MCSE: Multimodal Contrastive Learning of Sentence Embeddings

This repository contains code and pre-trained models for our NAACL-2022 paper MCSE: Multimodal Contrastive Learning of Sentence Embeddings. If you find this reposity useful, please consider citing our paper.

Contact: Miaoran Zhang (mzhang@lsv.uni-saarland.de)

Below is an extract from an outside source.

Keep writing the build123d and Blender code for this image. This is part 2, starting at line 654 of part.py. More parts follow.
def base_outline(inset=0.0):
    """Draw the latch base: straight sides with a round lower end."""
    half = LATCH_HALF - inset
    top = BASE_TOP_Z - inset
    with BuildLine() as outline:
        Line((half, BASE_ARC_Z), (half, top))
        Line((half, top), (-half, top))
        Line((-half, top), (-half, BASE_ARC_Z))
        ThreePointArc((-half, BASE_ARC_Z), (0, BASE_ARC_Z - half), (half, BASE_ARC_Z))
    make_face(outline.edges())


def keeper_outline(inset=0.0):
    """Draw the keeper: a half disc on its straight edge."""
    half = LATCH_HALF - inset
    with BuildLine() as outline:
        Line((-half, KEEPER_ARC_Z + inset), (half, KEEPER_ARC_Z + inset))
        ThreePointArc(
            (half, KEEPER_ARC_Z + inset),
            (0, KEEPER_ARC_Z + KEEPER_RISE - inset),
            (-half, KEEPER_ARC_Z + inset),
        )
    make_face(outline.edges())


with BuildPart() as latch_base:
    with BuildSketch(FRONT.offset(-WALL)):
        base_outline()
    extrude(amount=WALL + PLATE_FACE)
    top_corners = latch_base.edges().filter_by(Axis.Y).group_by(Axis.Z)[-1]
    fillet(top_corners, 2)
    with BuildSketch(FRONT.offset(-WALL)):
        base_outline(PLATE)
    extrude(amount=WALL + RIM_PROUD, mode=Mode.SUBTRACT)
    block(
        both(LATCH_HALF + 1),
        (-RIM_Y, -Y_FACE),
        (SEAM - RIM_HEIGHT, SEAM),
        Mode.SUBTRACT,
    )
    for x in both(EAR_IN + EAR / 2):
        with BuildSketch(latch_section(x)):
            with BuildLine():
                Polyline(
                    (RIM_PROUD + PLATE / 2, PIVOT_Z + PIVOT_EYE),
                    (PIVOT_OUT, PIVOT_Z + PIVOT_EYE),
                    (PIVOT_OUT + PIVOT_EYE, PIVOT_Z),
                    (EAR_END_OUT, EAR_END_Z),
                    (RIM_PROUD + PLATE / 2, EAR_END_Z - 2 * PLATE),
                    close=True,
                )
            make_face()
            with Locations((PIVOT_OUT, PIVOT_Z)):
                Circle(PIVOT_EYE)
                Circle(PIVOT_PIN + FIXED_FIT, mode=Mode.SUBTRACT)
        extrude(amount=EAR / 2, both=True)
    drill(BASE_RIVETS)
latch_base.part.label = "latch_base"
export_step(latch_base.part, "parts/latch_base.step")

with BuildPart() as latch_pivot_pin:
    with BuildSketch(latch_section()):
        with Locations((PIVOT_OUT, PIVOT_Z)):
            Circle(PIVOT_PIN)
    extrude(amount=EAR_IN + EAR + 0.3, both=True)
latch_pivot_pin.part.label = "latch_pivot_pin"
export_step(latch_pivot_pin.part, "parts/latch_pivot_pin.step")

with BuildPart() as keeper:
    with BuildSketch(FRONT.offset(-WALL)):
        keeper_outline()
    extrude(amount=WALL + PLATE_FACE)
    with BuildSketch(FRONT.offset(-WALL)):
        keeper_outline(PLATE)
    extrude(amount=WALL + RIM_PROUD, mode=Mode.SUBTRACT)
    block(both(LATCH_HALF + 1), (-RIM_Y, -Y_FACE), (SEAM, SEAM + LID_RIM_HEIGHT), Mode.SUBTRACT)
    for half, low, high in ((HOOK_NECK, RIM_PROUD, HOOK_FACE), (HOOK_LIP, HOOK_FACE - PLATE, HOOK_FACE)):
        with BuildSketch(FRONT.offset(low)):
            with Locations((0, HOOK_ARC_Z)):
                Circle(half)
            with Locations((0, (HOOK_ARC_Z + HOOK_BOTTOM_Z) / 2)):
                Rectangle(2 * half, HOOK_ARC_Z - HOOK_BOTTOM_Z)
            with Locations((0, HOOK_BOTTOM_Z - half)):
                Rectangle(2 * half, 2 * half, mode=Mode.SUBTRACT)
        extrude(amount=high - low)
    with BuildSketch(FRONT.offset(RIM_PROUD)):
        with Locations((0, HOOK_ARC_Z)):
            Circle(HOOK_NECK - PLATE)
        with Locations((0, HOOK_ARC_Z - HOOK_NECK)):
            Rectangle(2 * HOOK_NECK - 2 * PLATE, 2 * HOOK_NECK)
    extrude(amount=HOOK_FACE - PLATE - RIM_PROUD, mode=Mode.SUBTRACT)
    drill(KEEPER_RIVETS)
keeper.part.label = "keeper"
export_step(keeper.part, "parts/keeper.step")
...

Pre-trained Models & Results

Model	Avg. STS
flickr-mcse-bert-base-uncased [Google Drive]	77.70
flickr-mcse-roberta-base [Google Drive]	78.44
coco-mcse-bert-base-uncased [Google Drive]	77.08
coco-mcse-roberta-base [Google Drive]	78.17

Note: flickr indicates that models are trained on wiki+flickr, and coco indicates that models are trained on wiki+coco.

Quickstart

Setup

Python 3.9.5
Pytorch 1.7.1
Install other packages:

pip install -r requirements.txt

Data Preparation

Please organize the data directory as following:

REPO ROOT
|
|--data    
|  |--wiki1m_for_simcse.txt  
|  |--flickr_random_captions.txt    
|  |--flickr_resnet.hdf5    
|  |--coco_random_captions.txt    
|  |--coco_resnet.hdf5

Wiki1M

wget https://huggingface.co/datasets/princeton-nlp/datasets-for-simcse/resolve/main/wiki1m_for_simcse.txt

Flickr30k & MS-COCO
You can either download the preprocessed data we used:
(annotation sources: flickr30k-entities and coco).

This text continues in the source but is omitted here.